One month later, in May 2002, the FTC announced two more settlements with provider networks. Both were located in the Denver area. The complaints were issued against two Denver-area physician organizations, Physicians Integrated Services of Denver ("PISD") and Aurora Associated Primary Care Physicians ("AAPCP") as well as their physician leaders and non-physician agents. The complaints alleged that PISD and AAPCP did not use a legitimate messenger model arrangement, but instead orchestrated boycotts and agreements among physicians to fix the prices and other terms they would accept from payors. The FTC pointed out that one of the big problems with each group was that the messenger for the networks negotiated fees and other terms and refused to convey to network members contract offers containing price and other terms that the messenger deemed to be deficient. This was the first complaint targeting messenger negotiations. Even still, it was easy to lose the significance of that complaint in the midst of the more traditional complaints about the network acting as exclusive contracting representative for the members or boycotting payors who did not raise reimbursement rates.

Three months later, in August 2002, the FTC’s new attention on the activities of the messenger could not have been made clearer. Complaints were announced against a Dallas-Fort Worth-area physicians group and eight Denver-area physician practice groups, as well as their non-physician agents, on the very same grounds as those filed three months earlier: the messengers were negotiating contacts with payors and refused to convey payor contract offers to the physician members of the messenger deemed the terms deficient.

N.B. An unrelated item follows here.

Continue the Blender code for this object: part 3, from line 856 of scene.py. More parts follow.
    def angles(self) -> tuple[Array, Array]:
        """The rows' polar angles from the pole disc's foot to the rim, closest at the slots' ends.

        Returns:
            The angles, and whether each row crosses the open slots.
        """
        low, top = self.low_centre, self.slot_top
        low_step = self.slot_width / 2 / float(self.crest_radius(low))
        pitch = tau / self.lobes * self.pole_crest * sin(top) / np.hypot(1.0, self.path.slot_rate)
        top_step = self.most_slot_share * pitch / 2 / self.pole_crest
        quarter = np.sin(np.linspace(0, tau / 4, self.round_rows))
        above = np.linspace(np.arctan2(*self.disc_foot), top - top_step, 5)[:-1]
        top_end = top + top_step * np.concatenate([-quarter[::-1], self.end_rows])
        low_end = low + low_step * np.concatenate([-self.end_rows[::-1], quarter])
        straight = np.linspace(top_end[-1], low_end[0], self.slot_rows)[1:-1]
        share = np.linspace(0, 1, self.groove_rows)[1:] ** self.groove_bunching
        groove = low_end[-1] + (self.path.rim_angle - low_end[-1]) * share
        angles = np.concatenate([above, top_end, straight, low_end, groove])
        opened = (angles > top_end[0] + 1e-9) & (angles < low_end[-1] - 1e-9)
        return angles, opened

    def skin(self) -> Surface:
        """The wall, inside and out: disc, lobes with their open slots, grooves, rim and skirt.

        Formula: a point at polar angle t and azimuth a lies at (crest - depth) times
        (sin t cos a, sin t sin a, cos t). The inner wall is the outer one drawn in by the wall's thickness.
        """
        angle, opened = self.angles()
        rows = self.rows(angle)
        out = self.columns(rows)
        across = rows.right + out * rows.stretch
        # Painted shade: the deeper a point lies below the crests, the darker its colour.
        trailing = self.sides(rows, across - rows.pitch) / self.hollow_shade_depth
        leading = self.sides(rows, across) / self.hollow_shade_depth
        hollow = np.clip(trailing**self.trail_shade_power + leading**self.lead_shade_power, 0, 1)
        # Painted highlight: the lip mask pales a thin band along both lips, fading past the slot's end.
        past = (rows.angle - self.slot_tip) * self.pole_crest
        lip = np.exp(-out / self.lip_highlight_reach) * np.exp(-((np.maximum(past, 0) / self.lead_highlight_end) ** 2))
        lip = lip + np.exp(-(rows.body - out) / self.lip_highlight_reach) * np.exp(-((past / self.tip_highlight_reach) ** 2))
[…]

By now, networks all over the country had to begin re-assessing the risks associated with their messenger models.

Then this summer, first in June 2003, then during a two week span in July, and finally on September 9, the FTC filed complaints against another Dallas/Fort Worth non-profit physicians’ group, Southwest Physician Associates, a San Francisco medical group, Brown & Toland Medical Group, a St. Louis non-profit provider network, Washington University Physician Network, a non-profit physician-hospital network in northeast Maine, the Maine Health Alliance, and a large Georgia physician-hospital organization, South Georgia Health Partners. The FTC settled all but the claims against Brown & Toland1 In each instance, the FTC alleges that the network, group or PHO were organized as vehicles through which competing providers could bargain collectively with people to obtain higher fees. Specifically, the FTC has emphasized that in addition to exclusive contracting requirements and refusals to deal except on certain terms, the messenger employed by the network or physician group or PHO engaged in collective price negotiation on behalf of the individual physician members and often refused to pass offers on to members if the messenger viewed the offer as "deficient."

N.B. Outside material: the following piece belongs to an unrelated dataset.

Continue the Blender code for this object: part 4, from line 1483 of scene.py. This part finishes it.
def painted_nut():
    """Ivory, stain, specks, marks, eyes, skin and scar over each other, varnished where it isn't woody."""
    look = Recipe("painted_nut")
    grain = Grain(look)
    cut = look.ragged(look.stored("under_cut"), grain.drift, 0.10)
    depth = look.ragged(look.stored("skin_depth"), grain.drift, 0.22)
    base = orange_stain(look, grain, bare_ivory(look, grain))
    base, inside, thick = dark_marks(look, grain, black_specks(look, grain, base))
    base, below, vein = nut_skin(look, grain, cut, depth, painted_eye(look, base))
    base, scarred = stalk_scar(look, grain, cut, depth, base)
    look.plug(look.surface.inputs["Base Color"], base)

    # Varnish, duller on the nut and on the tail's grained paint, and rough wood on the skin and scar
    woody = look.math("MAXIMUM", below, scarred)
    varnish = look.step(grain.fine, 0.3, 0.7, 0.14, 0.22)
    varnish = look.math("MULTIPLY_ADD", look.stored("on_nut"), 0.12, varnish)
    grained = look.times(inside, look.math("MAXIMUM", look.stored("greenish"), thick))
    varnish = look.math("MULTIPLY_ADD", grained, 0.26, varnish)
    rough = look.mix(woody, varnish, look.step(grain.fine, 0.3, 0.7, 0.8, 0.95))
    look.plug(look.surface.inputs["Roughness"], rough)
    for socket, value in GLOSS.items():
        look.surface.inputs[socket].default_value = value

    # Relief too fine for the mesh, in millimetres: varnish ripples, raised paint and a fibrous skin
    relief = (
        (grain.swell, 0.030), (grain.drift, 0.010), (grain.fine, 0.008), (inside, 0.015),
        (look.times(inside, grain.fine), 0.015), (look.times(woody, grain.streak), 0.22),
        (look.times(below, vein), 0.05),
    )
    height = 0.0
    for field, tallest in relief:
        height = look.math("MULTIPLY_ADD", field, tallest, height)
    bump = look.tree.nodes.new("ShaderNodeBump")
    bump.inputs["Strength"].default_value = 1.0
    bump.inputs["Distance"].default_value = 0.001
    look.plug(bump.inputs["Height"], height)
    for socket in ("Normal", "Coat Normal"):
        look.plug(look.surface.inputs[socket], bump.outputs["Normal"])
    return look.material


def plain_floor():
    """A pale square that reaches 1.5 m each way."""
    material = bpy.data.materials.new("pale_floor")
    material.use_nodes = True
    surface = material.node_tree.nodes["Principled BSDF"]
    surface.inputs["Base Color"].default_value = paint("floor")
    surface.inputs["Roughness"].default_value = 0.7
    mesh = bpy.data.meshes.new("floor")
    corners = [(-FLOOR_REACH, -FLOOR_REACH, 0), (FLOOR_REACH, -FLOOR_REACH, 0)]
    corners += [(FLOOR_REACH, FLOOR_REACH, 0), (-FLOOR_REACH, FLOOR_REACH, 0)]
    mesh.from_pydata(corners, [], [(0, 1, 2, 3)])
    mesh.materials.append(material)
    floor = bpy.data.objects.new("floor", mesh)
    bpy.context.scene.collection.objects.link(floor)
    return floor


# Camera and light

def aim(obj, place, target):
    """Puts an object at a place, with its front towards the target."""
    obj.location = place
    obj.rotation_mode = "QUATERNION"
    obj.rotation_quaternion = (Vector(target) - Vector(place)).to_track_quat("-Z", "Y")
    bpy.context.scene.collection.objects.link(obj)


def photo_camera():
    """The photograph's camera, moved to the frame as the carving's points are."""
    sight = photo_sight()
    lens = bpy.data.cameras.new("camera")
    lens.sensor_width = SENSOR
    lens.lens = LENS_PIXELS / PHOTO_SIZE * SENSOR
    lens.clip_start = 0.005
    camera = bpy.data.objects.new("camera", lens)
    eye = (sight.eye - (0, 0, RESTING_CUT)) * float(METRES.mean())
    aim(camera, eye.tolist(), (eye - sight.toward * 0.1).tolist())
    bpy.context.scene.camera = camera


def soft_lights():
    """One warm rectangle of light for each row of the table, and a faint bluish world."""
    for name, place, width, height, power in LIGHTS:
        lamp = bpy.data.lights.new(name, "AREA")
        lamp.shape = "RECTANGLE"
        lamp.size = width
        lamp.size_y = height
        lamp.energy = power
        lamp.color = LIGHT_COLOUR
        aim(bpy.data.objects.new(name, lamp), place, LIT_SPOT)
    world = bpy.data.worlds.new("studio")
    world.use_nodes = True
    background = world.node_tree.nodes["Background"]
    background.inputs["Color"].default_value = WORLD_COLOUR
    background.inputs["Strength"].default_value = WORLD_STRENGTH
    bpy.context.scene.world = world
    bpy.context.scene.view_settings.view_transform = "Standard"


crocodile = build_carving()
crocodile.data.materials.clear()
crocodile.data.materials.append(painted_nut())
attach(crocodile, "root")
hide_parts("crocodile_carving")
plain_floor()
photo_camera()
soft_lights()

The FTC has made it clear that if a messenger negotiates on behalf of a non-integrated network, the messenger is leveraging the collective power of the members to achieve contract terms that are more favorable than the members could have gotten on their own. Thus, messengers who do more than convey information back and forth between network members and payors are engaged in conduct that is extremely risky and is likely to be viewed as a price-fixing vehicle. The FTC has also made it clear through the sheer number of enforcement actions it has taken that networks that negotiated on behalf of their members cannot act comfortably unchanged. Without the ability to negotiate on behalf of its members, the business justification for a messenger model network becomes less clear. The costs of the financial integration model, the intrusiveness of the clinical integration model, and the lack of benefit of the messenger model are going to make the choice of network structure much more difficult than it used to be.

1 Brown & Toland disagree with the allegations. Although Brown & Toland is raising a defense that its model provides patients with better quality care, provides significant administrative efficiencies and helps keep healthcare affordable and argues that its network follows FTC guidelines, the chance of success would seem remote considering the consistency of the FTC’s complaints.